A Study of Historical French Women Inspires Cross-Collaboration

Written by Josiane Mariette, Upper School French and Arabic teacher and Language Department Chair.

When I was awarded the Reed Fellowship for excellence in teaching, I began searching for an opportunity that focuses on the empowerment of women. I discovered a program at The Sorbonne University, a one-week seminar on the role of French women in French history and their influence on politics, diplomacy, the arts and literature. I took advantage of this great opportunity to enhance my teaching practices and enrich the French curriculum.

The seminar highlighted numerous themes such as: the role of French women in the history of France; their contributions to diplomacy; the evolution of the perception of the female body; the perception of the Parisian woman between myth and reality and the specificities of female writing.

These women were influential during important moments in the history of France, such as the French Revolution of 1789, World War II and those who played a prominent role in the French Resistance during the German occupation and the transformation of French society after the events of May 1968 to the present day. This included Madame de Pompadour, one of the most influential women of 18th century France and a member of the court of King Louis XV, having been close to the king and his advisor. There was Marie-Louise d’Autriche, whose marriage to Napoléon I helped to establish a period of peace between Austria and the French Empire. We discussed Marie Curie, the famous Nobel Prize winning physicist and Chemist, having won the Nobel prize twice.
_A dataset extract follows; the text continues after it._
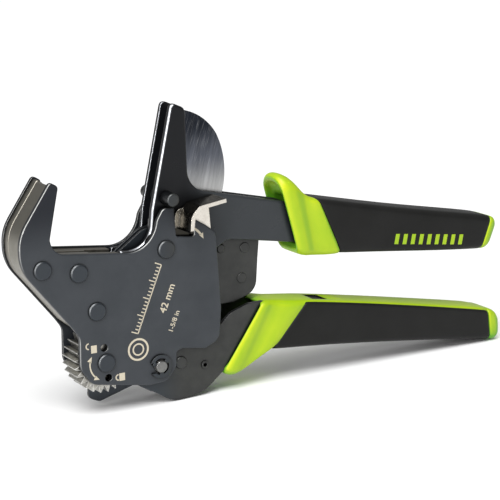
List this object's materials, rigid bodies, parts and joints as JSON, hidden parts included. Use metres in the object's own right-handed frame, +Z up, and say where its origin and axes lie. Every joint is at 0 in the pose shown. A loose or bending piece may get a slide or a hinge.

We talked about Olympe de Gouges, a women’s rights advocate who wrote the Declaration of the Rights of Women and the Female Citizen in 1791. She promoted the equality of men and women and was later executed by guillotine. Simone de Beauvoir was a feminist philosopher and the famous writer of Le Deuxième Sexe (The Second Sex), discussing the realities of women throughout history. Anne Hidalgo is the current Mayor of Paris and first woman to hold this position. We also discussed Simone Veil, a French stateswoman and a survivor of the Holocaust who became a lawyer, politician and Minister of Health. She was the first woman elected president of the European Parliament who became a member of the Constitutional Council of France, and of the prestigious French Academy.

My Advanced Topics French 5 students read Simone Veils’ autobiography, Une vie, and learned about her unimaginable personal experience of the Holocaust. The book details her pre-war happy childhood in Nice, France, her deportation to the concentration camps, her horrific experience in Auschwitz-Birkenau and Bergen-Belsen, and the loss of her parents and brother while in captivity. She was able to overcome adversity through her strength and remarkable contributions to French society in helping others, especially French women, whom she assisted to pursue their rights. The girls were inspired by her resilience, perseverance and courage.

We saw an opportunity for cross-departmental collaboration – my students joined with students in the senior history elective titled The Holocaust to broaden their studies. Our French class gave a presentation on Une vie. Students in the history class presented brief historical overviews on antisemitism in France before the Second World War, the German invasion and occupation of France, the roundup and deportation of Jews to Auschwitz and the French resistance.

I genuinely thank my colleague, Fred Kountz, for his collaboration in this cross-departmental effort. Without his contributions and knowledge, this project would have not been possible.

While exploring Paris I was also able to connect with the Pasteur Institute to plan a visit to the Pasteur Museum for our students who are participating in the French Exchange Program this spring. As they love science, it is another wonderful way to inspire collaboration across disciplines.